Journalist for 29 years; married to Donna for 28 years; parent of David, 27, and Elizabeth, 24; pastor of Green Meadow United Methodist Church in Alcoa since 2002.

Tuesday, January 18, 2005

The Black Sheep Banquet --
aka, The Lord's Supper

In his book "Sunday Dinner," William Willimon notes that Jesus' critics had problems with his constant association with black sheep. Having dinner with sinners and tax collectors was just not the thing to do if you are an up‑and‑coming prophet.

Jesus not only had dinner with sinners, he called them into discipleship ‑ and sinners responded with adoration and worship. The ones who have been forgiven much respond with "extravagant and reckless" worship.

But, Willimon says, that only leads to more questions, as "the other guests began to say to themselves, 'Who is this who even forgives sins?" (Luke 7:49)

Who is this rabbi who cavorts and frolicks with the black sheep, and then even dares to sit down to Sunday dinner with them?

Willimon is surely right when he suggests that those who practice "closed tables" miss the point: The body was broken and the blood was "poured out for many for the forgiveness of sins" (Matthew 26:26) ‑ for "many," not just "some." Nonetheless, there is occasionally a "tragic misunderstanding" on the part of those who believe they are "unworthy" and should avoid Communion.
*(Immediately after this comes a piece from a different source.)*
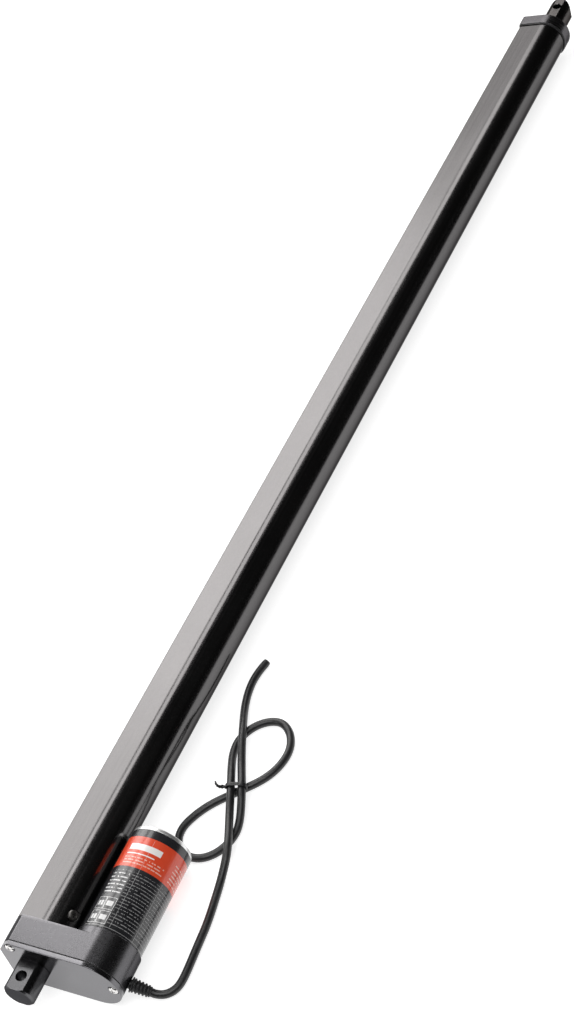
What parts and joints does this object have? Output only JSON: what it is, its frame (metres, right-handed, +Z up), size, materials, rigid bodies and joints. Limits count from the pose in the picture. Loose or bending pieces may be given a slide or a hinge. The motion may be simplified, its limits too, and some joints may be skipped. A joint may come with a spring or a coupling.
{
  "type": "linear actuator",
  "caption": "Electric linear actuator: tapered dark tube with a sliding rod and pin eye, flat gearbox with a rear clevis, side motor with a banded sleeve, and a loose bare-ended cable.",
  "frame": {"origin": "centre of the rear clevis's flat end face, on the rod's axis", "axes": "+Y along the rod's axis in the direction it extends, +X from the rod's axis towards the motor, +Z up, normal to the gearbox's flat top"},
  "size_m": [0.1014, 0.9055, 0.04],
  "materials": {
    "graphite": "dark graphite anodised, semi-gloss",
    "tube": "dark grey anodised extrusion, satin",
    "steel": "bright steel",
    "rod_steel": "polished steel rod",
    "eye_metal": "grey steel",
    "silver": "pale zinc-plated steel",
    "brass": "machined",
    "copper": "enamelled copper",
    "rubber": "black moulded rubber",
    "label": "glossy black film with a red-orange band",
    "nylon": "natural acetal",
    "dark_plastic": "black moulded plastic",
    "board": "green circuit board",
    "magnet": "sintered ferrite",
    "cord": "black cable jacket",
    "tie": "black plastic-coated wire"
  },
  "bodies": {
    "housing": {"rear_cover": "graphite", "cover_gasket": "rubber", "rear_clevis": "graphite", "gearbox_housing": "graphite", "cover_screw_1": "steel", "cover_screw_2": "steel", "cover_screw_3": "steel", "outer_tube": "tube", "tube_screw": "steel", "front_cap": "graphite", "front_gasket": "rubber", "guide_bush": "nylon", "rod_wiper": "rubber", "idler_axle": "steel", "rear_bearing": "steel", "front_bearing": "steel", "motor_can": "steel", "motor_label_sleeve": "label", "motor_end_cap": "silver", "magnet_upper": "magnet", "magnet_lower": "magnet", "brush_holder": "dark_plastic", "brush_left": "magnet", "brush_right": "magnet", "motor_front_bush": "brass", "motor_rear_bush": "brass", "limit_switch_board": "board", "limit_switch_rear": "dark_plastic", "limit_switch_front": "dark_plastic", "strain_relief": "rubber", "power_cable": "cord", "twist_tie": "tie"},
    "rod": {"inner_rod": "rod_steel", "rod_end": "eye_metal", "drive_nut": "nylon"},
    "screw": {"lead_screw": "steel", "output_gear": "nylon"},
    "idler": {"idler_gear": "nylon"},
    "armature": {"motor_shaft": "steel", "pinion": "brass", "armature_core": "steel", "armature_winding": "copper", "commutator": "copper"}
  },
  "joints": [
    {"name": "rod_slide", "type": "slide", "parent": "housing", "child": "rod", "axis": [0, 1, 0], "range_m": [0, 0.762]},
    {"name": "screw_spin", "type": "hinge", "parent": "housing", "child": "screw", "pos_m": [0, 0.032, 0], "axis": [0, 1, 0], "range_deg": [0, 68580.01]},
    {"name": "idler_spin", "type": "hinge", "parent": "housing", "child": "idler", "pos_m": [0.02048, 0.028, 0], "axis": [0, 1, 0], "range_deg": [-263769.24, 0]},
    {"name": "motor_spin", "type": "hinge", "parent": "housing", "child": "armature", "pos_m": [0.03673, 0.08, 0], "axis": [0, 1, 0], "range_deg": [0, 1055076.93]}
  ],
  "couplings": [
    {"joint": "screw_spin", "follows": "rod_slide", "rad_per_m": 1570.8},
    {"joint": "idler_spin", "follows": "rod_slide", "rad_per_m": -6041.5},
    {"joint": "motor_spin", "follows": "rod_slide", "rad_per_m": 24166}
  ]
}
It is a misunderstanding with a seed of truth: as the liturgical confession proclaims, we are indeed unworthy to even "gather the crumbs" from the Lord's table. The only One who is worthy is the Lamb that was slain, which enables all who are unworthy to come to the Table humbly and to rise in the boldness of grace, proclaiming that "Christ has died. Christ has risen. Christ will come again."

This fountain of grace is available to all who seek him! You might even say it is especially available for those who feel unworthy, those who see themselves as black sheep.
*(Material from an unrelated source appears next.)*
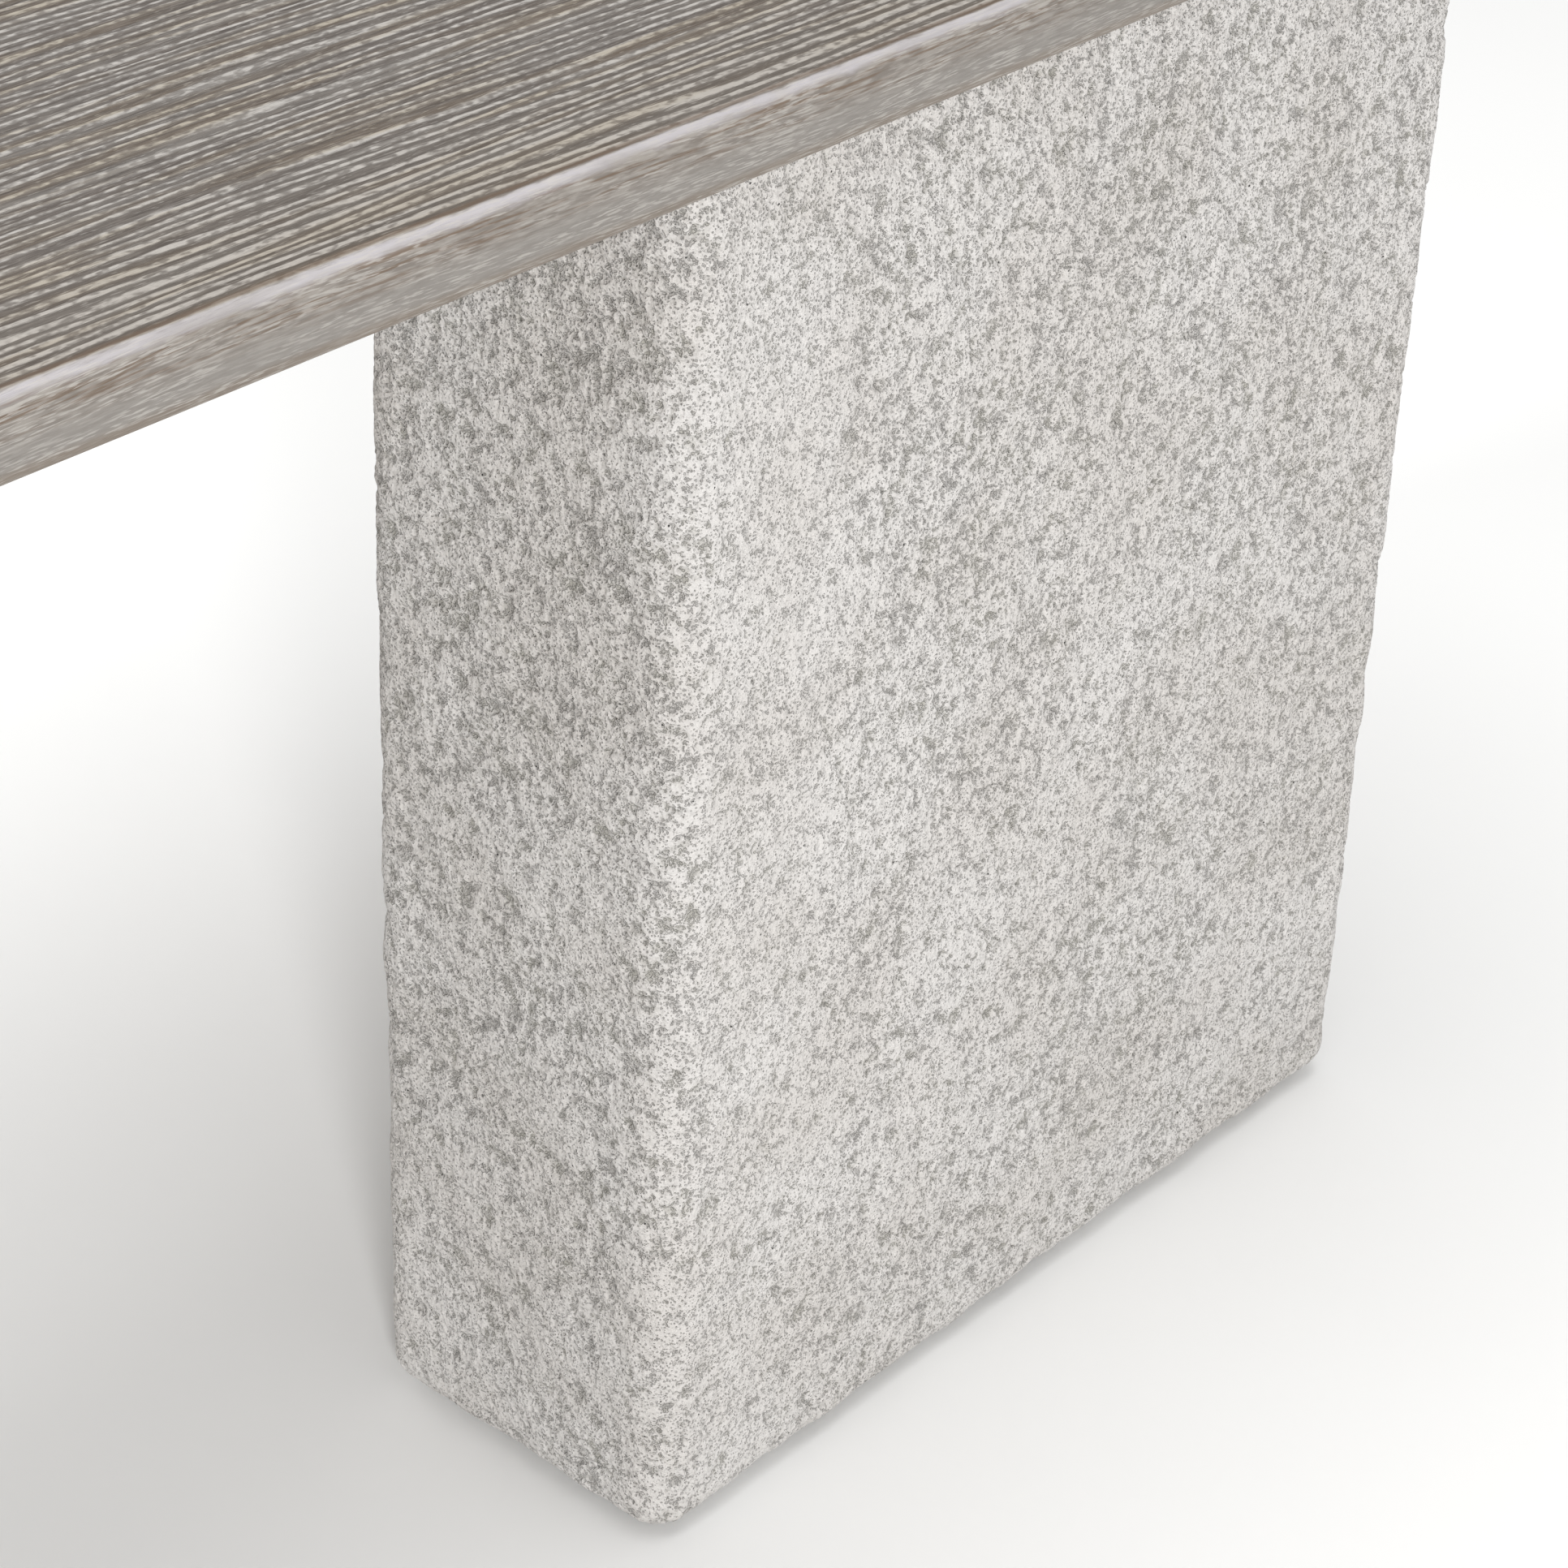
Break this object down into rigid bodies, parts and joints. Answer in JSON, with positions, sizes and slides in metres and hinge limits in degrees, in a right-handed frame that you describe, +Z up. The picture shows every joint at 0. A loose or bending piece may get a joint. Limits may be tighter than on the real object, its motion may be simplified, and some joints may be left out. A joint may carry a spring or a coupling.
{
  "type": "garden bench",
  "caption": "Backless garden bench: a thin wire-brushed wooden seat with rounded edges on L-shaped, rough cast concrete corner legs.",
  "frame": {"origin": "on the floor under the bench's centre", "axes": "+X along the bench towards its right end as seen from the front, +Y to the rear, +Z up"},
  "size_m": [1.22, 0.384, 0.44],
  "materials": {
    "seat_wood": "matte",
    "batten_wood": "matte",
    "cast_concrete": "matte",
    "foam": "matte",
    "fibre_cement": "matte",
    "coated_steel": "satin",
    "zinc_steel": "satin",
    "brass": "satin",
    "nylon": "matte"
  },
  "bodies": {
    "root": {"seat_board_front": "seat_wood", "seat_board_rear": "seat_wood", "batten_1": "batten_wood", "batten_1_screw_1": "zinc_steel", "batten_1_screw_2": "zinc_steel", "batten_1_screw_3": "zinc_steel", "batten_1_screw_4": "zinc_steel", "batten_2": "batten_wood", "batten_2_screw_1": "zinc_steel", "batten_2_screw_2": "zinc_steel", "batten_2_screw_3": "zinc_steel", "batten_2_screw_4": "zinc_steel", "leg_left_shell": "cast_concrete", "leg_left_core": "foam", "leg_left_base_board": "fibre_cement", "leg_left_mounting_plate": "coated_steel", "leg_left_sleeve_1": "brass", "leg_left_plate_screw_1": "zinc_steel", "leg_left_sleeve_2": "brass", "leg_left_plate_screw_2": "zinc_steel", "leg_left_sleeve_3": "brass", "leg_left_plate_screw_3": "zinc_steel", "seat_insert_left_1": "brass", "seat_bolt_left_1": "zinc_steel", "seat_insert_left_2": "brass", "seat_bolt_left_2": "zinc_steel", "seat_insert_left_3": "brass", "seat_bolt_left_3": "zinc_steel", "seat_insert_left_4": "brass", "seat_bolt_left_4": "zinc_steel", "leg_left_glide_1": "nylon", "leg_left_glide_2": "nylon", "leg_left_glide_3": "nylon", "leg_left_glide_4": "nylon", "leg_left_glide_5": "nylon", "leg_right_shell": "cast_concrete", "leg_right_core": "foam", "leg_right_base_board": "fibre_cement", "leg_right_mounting_plate": "coated_steel", "leg_right_sleeve_1": "brass", "leg_right_plate_screw_1": "zinc_steel", "leg_right_sleeve_2": "brass", "leg_right_plate_screw_2": "zinc_steel", "leg_right_sleeve_3": "brass", "leg_right_plate_screw_3": "zinc_steel", "seat_insert_right_1": "brass", "seat_bolt_right_1": "zinc_steel", "seat_insert_right_2": "brass", "seat_bolt_right_2": "zinc_steel", "seat_insert_right_3": "brass", "seat_bolt_right_3": "zinc_steel", "seat_insert_right_4": "brass", "seat_bolt_right_4": "zinc_steel", "leg_right_glide_1": "nylon", "leg_right_glide_2": "nylon", "leg_right_glide_3": "nylon", "leg_right_glide_4": "nylon", "leg_right_glide_5": "nylon"}
  },
  "joints": []
}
There was a time in my spiritual journey ‑ when I was designing worship with the unchurched in mind ‑ when I wondered what significance there would be for a nonbeliever to take part in Holy Communion. Could they even understand what it was all about?

Then I learned that John Wesley believed that Communion was a means of grace whereby the Holy Spirit could ignite a spark in even the coldest heart. And then I remembered my first Communion, as a new Christian, when I didn't even know enough to do anything other than take the bread, missing the cup altogether.

As I bowed at the altar rail, eyes closed, with heart and mind in prayer, all I knew was that I was still a black sheep ‑ but a black sheep whose wool was now white in the eyes of the Savior.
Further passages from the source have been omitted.